**PROBLEM REQUIREMENTS**
Repeat exactly the lines between and including those that contain "if empty is" and "# function turns them into millimetres.". Output no other line.

**DATA PROVIDED**
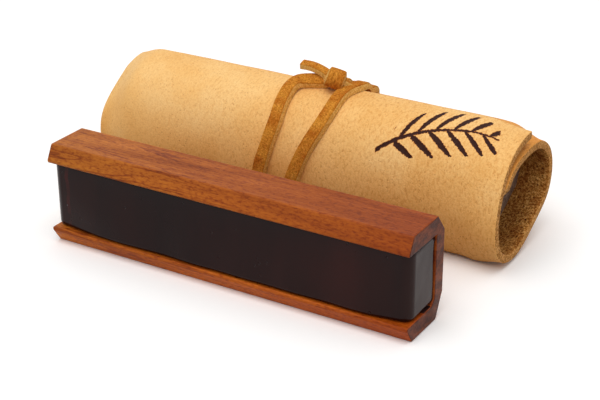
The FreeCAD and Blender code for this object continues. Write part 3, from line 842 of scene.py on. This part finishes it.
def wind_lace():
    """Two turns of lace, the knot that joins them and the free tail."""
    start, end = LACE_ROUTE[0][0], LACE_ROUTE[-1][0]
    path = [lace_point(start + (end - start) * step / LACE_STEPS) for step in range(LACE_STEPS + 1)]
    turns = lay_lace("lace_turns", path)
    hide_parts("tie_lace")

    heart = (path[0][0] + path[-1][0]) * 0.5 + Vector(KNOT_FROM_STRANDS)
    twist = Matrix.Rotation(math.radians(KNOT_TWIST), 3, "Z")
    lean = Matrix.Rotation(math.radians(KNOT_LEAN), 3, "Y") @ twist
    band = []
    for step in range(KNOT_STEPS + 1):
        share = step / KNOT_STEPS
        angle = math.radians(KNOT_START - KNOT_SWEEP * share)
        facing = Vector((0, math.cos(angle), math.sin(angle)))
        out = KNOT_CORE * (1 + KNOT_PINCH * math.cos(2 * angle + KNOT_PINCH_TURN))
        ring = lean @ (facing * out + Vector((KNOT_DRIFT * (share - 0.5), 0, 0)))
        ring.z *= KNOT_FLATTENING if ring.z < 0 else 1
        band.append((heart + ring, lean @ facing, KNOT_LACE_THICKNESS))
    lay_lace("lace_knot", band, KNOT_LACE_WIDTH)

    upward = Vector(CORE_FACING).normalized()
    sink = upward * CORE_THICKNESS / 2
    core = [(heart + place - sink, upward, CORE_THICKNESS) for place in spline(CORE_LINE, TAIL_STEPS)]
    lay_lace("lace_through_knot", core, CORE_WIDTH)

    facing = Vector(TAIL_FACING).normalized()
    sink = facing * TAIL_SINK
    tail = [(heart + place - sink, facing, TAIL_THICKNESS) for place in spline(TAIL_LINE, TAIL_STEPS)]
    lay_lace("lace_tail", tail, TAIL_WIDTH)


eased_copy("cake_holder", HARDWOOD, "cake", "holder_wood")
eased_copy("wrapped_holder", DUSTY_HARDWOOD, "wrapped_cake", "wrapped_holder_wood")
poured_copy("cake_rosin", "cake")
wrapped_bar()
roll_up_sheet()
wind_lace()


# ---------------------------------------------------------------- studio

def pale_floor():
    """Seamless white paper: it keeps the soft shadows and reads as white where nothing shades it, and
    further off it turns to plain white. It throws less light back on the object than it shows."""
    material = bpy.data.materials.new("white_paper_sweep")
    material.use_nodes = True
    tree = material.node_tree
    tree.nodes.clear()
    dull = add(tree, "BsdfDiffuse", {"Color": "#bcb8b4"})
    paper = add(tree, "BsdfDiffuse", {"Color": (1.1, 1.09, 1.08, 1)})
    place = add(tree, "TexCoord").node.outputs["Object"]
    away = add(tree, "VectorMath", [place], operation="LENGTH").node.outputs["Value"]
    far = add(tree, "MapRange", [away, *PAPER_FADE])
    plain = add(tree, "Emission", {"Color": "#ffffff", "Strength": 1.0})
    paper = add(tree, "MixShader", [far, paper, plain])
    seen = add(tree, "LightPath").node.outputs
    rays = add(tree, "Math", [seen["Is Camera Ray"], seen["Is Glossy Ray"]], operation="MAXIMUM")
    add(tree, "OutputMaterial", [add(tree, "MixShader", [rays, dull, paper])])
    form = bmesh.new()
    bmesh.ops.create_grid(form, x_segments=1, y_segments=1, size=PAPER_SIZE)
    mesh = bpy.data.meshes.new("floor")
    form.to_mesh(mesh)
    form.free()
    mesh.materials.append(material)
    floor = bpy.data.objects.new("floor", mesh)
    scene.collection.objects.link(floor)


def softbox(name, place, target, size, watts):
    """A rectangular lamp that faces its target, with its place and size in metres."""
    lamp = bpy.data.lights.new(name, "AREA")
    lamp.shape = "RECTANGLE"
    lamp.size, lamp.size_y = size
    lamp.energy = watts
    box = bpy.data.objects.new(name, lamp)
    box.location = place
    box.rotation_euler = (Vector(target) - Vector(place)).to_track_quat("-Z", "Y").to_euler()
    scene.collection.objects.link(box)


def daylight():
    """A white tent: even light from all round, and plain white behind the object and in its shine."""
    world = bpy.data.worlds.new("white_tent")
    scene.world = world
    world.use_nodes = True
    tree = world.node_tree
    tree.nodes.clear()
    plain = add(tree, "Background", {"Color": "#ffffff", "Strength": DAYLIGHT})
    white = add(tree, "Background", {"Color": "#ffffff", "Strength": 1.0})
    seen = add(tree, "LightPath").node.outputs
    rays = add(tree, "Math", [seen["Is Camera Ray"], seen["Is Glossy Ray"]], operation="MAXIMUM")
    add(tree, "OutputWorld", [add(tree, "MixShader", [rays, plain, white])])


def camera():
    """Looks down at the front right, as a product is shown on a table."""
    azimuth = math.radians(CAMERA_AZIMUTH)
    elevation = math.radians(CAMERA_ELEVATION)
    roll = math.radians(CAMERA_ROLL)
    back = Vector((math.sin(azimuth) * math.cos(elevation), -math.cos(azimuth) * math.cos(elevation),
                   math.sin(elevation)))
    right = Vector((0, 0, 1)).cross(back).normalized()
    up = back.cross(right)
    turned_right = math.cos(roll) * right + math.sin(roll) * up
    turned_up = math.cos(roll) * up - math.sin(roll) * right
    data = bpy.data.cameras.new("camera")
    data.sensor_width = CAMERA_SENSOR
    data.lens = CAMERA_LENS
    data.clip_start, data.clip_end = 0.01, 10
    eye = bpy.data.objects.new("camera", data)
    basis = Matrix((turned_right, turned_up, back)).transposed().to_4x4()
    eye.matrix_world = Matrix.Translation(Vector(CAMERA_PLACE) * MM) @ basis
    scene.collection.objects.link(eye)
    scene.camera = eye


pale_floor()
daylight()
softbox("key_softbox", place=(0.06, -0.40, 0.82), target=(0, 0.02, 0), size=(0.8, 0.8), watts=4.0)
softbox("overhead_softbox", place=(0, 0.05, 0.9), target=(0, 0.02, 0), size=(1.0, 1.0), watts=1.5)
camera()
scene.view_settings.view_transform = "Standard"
...
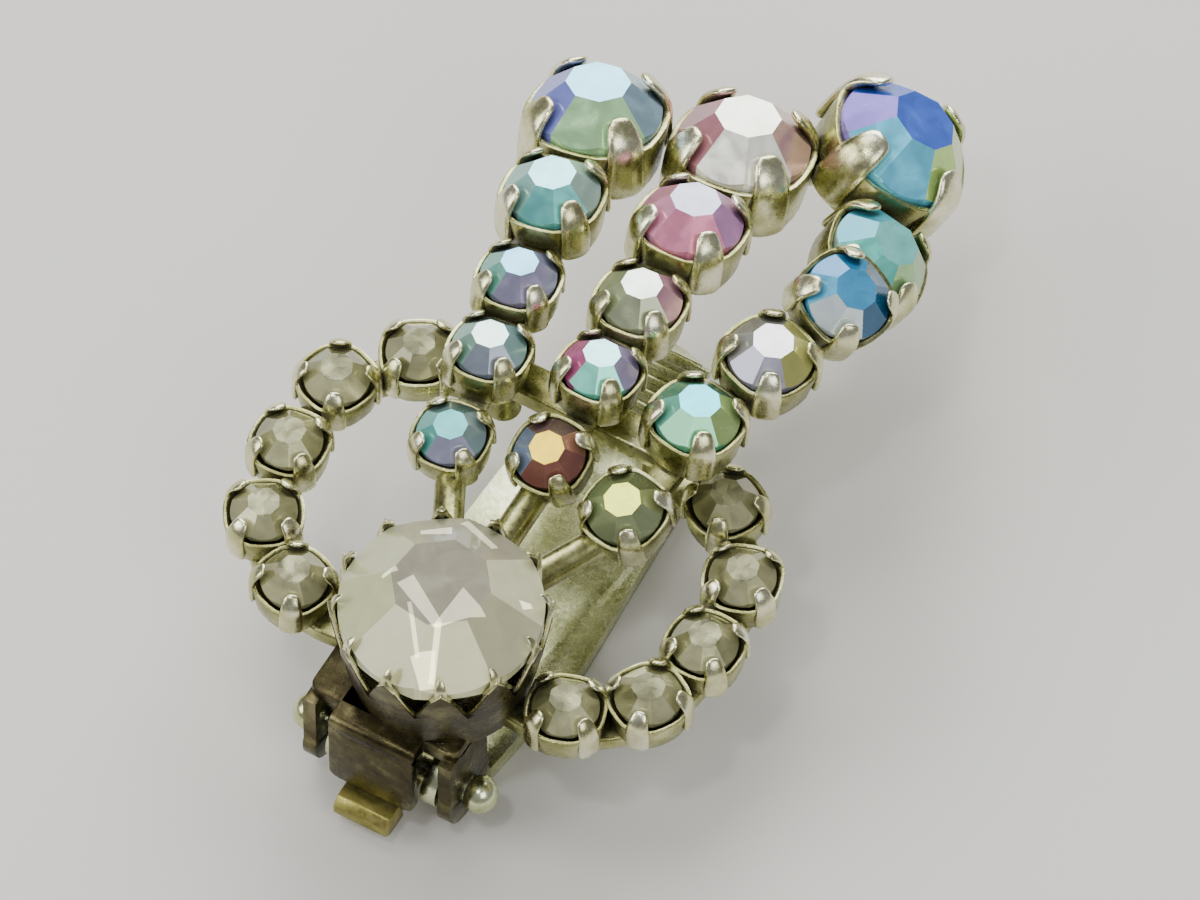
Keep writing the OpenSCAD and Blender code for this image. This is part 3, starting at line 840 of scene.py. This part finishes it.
* * *
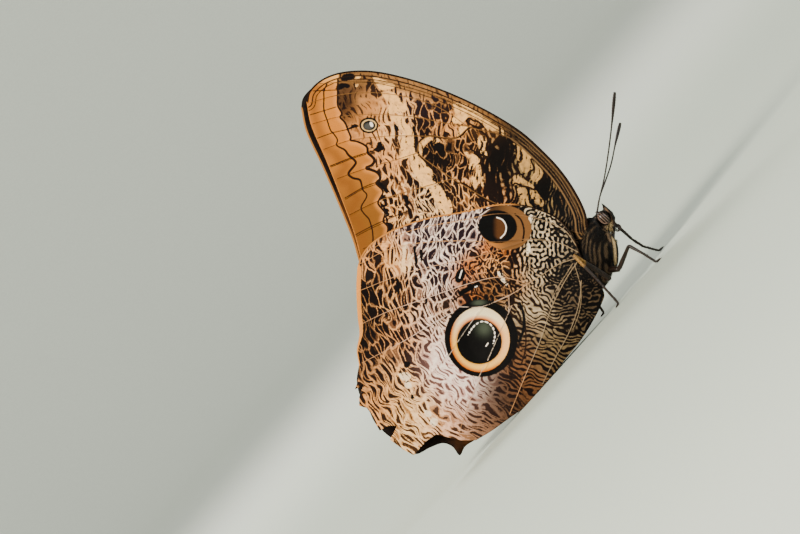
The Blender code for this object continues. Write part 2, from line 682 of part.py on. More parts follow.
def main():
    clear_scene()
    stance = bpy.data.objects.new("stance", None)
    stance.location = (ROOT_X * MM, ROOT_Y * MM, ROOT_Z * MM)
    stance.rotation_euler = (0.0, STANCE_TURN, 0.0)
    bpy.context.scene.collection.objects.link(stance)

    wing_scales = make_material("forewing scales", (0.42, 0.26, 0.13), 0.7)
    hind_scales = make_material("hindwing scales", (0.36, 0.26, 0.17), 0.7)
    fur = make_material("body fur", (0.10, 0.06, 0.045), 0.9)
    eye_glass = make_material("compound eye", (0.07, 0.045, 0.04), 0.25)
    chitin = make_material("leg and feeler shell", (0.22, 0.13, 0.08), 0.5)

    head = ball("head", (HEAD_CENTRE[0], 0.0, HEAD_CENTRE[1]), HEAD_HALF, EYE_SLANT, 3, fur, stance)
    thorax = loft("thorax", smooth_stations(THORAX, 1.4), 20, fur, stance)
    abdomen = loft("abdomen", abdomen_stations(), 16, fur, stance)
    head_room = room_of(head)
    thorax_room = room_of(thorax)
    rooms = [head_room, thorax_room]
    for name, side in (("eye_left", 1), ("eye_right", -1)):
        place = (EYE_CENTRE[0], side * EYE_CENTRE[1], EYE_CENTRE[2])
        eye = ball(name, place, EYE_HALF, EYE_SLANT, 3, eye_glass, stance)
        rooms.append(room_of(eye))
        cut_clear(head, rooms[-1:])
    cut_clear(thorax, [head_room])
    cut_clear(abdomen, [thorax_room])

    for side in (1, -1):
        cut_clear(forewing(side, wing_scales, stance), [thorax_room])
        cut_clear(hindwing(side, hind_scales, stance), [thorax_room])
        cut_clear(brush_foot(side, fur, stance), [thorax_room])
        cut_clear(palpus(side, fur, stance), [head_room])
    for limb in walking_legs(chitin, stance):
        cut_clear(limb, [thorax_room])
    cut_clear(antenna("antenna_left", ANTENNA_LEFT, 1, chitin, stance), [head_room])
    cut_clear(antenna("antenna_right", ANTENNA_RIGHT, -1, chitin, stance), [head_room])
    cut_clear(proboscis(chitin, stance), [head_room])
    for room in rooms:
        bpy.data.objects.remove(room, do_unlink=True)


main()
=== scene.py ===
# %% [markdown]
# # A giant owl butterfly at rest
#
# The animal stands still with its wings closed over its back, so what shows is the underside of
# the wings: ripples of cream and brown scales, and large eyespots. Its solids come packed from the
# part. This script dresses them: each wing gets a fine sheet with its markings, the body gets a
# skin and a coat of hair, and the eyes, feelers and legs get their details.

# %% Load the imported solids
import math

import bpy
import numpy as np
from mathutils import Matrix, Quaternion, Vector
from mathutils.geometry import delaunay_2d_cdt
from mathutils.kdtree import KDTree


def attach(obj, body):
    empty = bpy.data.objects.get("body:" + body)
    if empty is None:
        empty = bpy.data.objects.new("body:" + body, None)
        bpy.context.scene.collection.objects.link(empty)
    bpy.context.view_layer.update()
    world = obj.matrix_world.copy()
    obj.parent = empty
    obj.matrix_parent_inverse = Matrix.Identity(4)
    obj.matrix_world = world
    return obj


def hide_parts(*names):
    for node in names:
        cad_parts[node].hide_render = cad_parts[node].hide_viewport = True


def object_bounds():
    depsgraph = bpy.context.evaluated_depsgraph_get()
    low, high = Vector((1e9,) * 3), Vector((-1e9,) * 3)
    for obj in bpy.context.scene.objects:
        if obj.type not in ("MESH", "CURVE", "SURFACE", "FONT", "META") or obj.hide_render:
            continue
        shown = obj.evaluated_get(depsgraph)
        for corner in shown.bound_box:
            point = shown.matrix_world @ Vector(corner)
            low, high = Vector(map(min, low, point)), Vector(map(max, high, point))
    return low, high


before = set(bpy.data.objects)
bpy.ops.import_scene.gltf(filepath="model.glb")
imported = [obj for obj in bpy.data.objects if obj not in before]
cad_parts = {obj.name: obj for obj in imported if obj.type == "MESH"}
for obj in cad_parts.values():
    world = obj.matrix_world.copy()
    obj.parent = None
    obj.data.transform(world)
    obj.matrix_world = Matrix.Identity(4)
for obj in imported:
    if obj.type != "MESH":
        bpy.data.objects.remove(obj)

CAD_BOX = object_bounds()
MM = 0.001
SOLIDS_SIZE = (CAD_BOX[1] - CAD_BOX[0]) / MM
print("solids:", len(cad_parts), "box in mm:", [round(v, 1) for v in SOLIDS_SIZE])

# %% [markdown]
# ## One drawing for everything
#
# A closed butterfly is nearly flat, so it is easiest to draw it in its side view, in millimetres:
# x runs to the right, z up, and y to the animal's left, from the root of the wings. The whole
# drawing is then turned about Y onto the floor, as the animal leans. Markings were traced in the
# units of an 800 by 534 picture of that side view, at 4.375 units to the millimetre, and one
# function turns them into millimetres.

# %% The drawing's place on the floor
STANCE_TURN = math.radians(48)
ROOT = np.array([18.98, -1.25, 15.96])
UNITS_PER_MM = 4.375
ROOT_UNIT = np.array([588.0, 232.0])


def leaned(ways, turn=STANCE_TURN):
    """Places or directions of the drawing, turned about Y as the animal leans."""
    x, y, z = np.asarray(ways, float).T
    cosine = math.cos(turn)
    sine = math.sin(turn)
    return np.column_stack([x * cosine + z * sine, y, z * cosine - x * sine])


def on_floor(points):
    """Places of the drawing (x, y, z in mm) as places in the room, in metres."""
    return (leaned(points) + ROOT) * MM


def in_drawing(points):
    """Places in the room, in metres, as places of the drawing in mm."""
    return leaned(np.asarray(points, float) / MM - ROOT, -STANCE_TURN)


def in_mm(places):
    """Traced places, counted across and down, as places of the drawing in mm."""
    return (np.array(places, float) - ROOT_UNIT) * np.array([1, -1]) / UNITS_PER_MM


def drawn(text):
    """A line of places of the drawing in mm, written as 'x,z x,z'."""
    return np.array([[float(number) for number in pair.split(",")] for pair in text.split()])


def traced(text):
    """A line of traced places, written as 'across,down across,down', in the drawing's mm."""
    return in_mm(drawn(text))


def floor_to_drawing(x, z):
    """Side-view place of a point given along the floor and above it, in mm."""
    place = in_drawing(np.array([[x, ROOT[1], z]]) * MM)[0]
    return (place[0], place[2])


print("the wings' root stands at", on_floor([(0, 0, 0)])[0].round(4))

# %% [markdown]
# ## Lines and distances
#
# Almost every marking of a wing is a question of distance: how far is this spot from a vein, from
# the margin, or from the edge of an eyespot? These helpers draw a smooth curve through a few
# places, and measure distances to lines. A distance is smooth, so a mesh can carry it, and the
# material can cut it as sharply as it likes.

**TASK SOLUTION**
    if empty is None:
        empty = bpy.data.objects.new("body:" + body, None)
        bpy.context.scene.collection.objects.link(empty)
    bpy.context.view_layer.update()
    world = obj.matrix_world.copy()
    obj.parent = empty
    obj.matrix_parent_inverse = Matrix.Identity(4)
    obj.matrix_world = world
    return obj


def hide_parts(*names):
    for node in names:
        cad_parts[node].hide_render = cad_parts[node].hide_viewport = True


def object_bounds():
    depsgraph = bpy.context.evaluated_depsgraph_get()
    low, high = Vector((1e9,) * 3), Vector((-1e9,) * 3)
    for obj in bpy.context.scene.objects:
        if obj.type not in ("MESH", "CURVE", "SURFACE", "FONT", "META") or obj.hide_render:
            continue
        shown = obj.evaluated_get(depsgraph)
        for corner in shown.bound_box:
            point = shown.matrix_world @ Vector(corner)
            low, high = Vector(map(min, low, point)), Vector(map(max, high, point))
    return low, high


before = set(bpy.data.objects)
bpy.ops.import_scene.gltf(filepath="model.glb")
imported = [obj for obj in bpy.data.objects if obj not in before]
cad_parts = {obj.name: obj for obj in imported if obj.type == "MESH"}
for obj in cad_parts.values():
    world = obj.matrix_world.copy()
    obj.parent = None
    obj.data.transform(world)
    obj.matrix_world = Matrix.Identity(4)
for obj in imported:
    if obj.type != "MESH":
        bpy.data.objects.remove(obj)

CAD_BOX = object_bounds()
MM = 0.001
SOLIDS_SIZE = (CAD_BOX[1] - CAD_BOX[0]) / MM
print("solids:", len(cad_parts), "box in mm:", [round(v, 1) for v in SOLIDS_SIZE])

# %% [markdown]
# ## One drawing for everything
#
# A closed butterfly is nearly flat, so it is easiest to draw it in its side view, in millimetres:
# x runs to the right, z up, and y to the animal's left, from the root of the wings. The whole
# drawing is then turned about Y onto the floor, as the animal leans. Markings were traced in the
# units of an 800 by 534 picture of that side view, at 4.375 units to the millimetre, and one
# function turns them into millimetres.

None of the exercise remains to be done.